At the peace talks event, Trump hailed an end to the bloodshed, calling the deal “a new framework for economic prosperity.” But Congo has long been part of a frustrating region for would-be peacemakers and profiteers. In Washington, lobbyists have been arguing that there are other ways to secure the necessary resources for the US. There is the Venezuela option—removing leaders and using military force to pry open access to critical resources like oil. And there’s working with people who are not exactly palatable, but who have significant sway in the region—like Dan Gertler, a billionaire Israeli businessman whose name has long been a byword for shady deals in Congo.
In 2017 the Department of the Treasury said Gertler used a network of corruption in one of the world’s poorest countries to enrich himself. His mining deals in Congo, NGOs alleged, relied on schemes like kickbacks and backhanders. (Gertler declined repeated requests for an interview; he has always publicly denied allegations of wrongdoing in Congo or in any other country.) That same year, Trump mandated a federal strategy to identify the materials that were essential for US industry and growth, and now, nearly a decade later, as one US legal adviser puts it, “People think that you need someone like Gertler in there, to counter the Chinese.”
Some US diplomats and lobbyists are now quietly been pushing the Trump administration to nix sanctions on Gertler. And as such are grappling with the complex history of figures like him, whose lust for profit is matched only by a prescient sense of what the world will need next to satiate the ravenous maw of industry and global capital.
Gertler claims to have fallen in love with Congo while smoke was still rising over Kinshasa. In 1997, as the country’s capital city fell to a rebel army, a 23-year-old Gertler saw an opportunity, one that would accrue to those who got in early. The country’s longtime dictator, Mobutu Sese Seko, had been overthrown, and a new order was being shaped under the rebel leader Laurent-Désiré Kabila.
At first Gertler was focused on diamonds. They were part of his inheritance, after all: His grandfather Moshe Schnitzer had been one of the founders of the Israel Diamond Exchange, and he was known as Mr. Diamond.
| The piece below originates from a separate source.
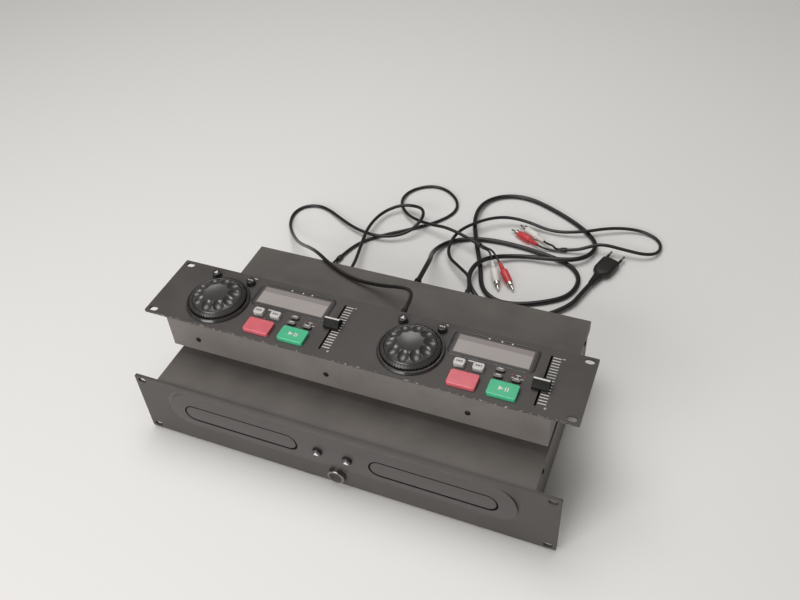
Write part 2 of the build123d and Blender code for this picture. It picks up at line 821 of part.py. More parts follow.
def deck_place(side, place):
    """A place on one deck, as X and Y of the whole object."""
    return (deck_x(side) + place[0], controller_front_y + place[1])


def big_button_outline(grow=0.0):
    return RectangleRounded(big_button_length + 2 * grow, big_button_width + 2 * grow, 2.6 + grow)


def search_button_outline(grow=0.0):
    return RectangleRounded(
        search_button_length + 2 * grow, search_button_width + 2 * grow, 2.4 + grow
    )


def oval_button_outline(grow=0.0):
    return stadium(oval_button_length + 2 * grow, oval_button_width + 2 * grow)


def round_button_outline(grow=0.0):
    return Circle(round_button_diameter / 2 + grow)


DECK_BUTTONS = (
    ("cue_button", big_button_outline, cue_place, big_button_height),
    ("play_button", big_button_outline, play_place, big_button_height),
    ("search_back_button", search_button_outline, search_back_place, search_button_height),
    ("search_forward_button", search_button_outline, search_forward_place, search_button_height),
    ("upper_oval_button", oval_button_outline, upper_oval_place, oval_button_height),
    ("lower_oval_button", oval_button_outline, lower_oval_place, oval_button_height),
    ("outer_oval_button", oval_button_outline, outer_oval_place, oval_button_height),
    ("eject_button", round_button_outline, eject_place, round_button_height),
    ("select_button", round_button_outline, select_place, round_button_height),
)


def display_outline(grow=0.0):
    return RectangleRounded(
        display_length + 2 * grow, display_width + 2 * grow, display_corner_radius + grow
    )


def stud_places():
    """Studs that carry the controller's board, clear of every control."""
    depths = (controller_front_y + 8, controller_front_y + rack_height - 10)
    edge = controller_board_width / 2 - standoff_radius
    spots = [(x, depths[0]) for x in (-edge, -128, 0, edge)]
    return spots + [(x, depths[1]) for x in (-edge, 0, edge)]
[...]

Schnitzer was also closely connected to Israel’s political and intelligence elite.
The young Gertler decided to strike out on his own to see whether he could make some diamond deals away from the family business. After completing his Israeli military service, he decided to travel to Africa, where the overwhelming majority of the world’s diamonds came from. He started buying rough stones in Angola and Liberia, but his ambitions were larger: The young Gertler wanted to control the supply chain, cutting out middlemen and miners and keeping more of the profits.
A childhood friend of Gertler’s once told journalists that the young Israeli had a “particular” understanding of the world: “When he looks at a wooden chair, he ponders not only how it was made, but from which forest it came, and what infrastructure made it possible to exploit the forest.”
In Congo, such a way of looking at the world would be essential. Gertler understood immediately that Congo’s future was one in which well-connected insiders could make huge profits from the country’s gigantic stockpile of natural resources, so he sought to make connections that would prove vital. Upon arriving in the capital, Gertler enlisted the help of Kinshasa’s chief Chabad rabbi to make the introduction to Kabila’s 25-year-old son, Joseph, and the two hit it off immediately.
Gertler and Joseph Kabila were separated by only two years, and both men carried the burden of their family legacies. Joseph, taciturn, with an angular face and the shadow of a mustache, was a commander in his father’s military. They became, in the businessman’s later telling, “like brothers: We talked about life, religion, the development of the country.” They did not know it at the time, but their conversations contained within them the framework for a critical-metals dilemma that, 20 years later, has come to preoccupy our world.
By 1998 the elder Kabila wanted to establish a diamond monopoly to make more tax revenue. Joseph, who had been promoted to deputy chief of staff for the army, knew just the man: the young Israeli who had taken to spending most of his time in Congo. Gertler had begun meeting with ministers in Kinshasa and telling them that he wanted to do $2 billion in diamond deals over the next two years. But he was still looking for the venture that would justify his big African gamble.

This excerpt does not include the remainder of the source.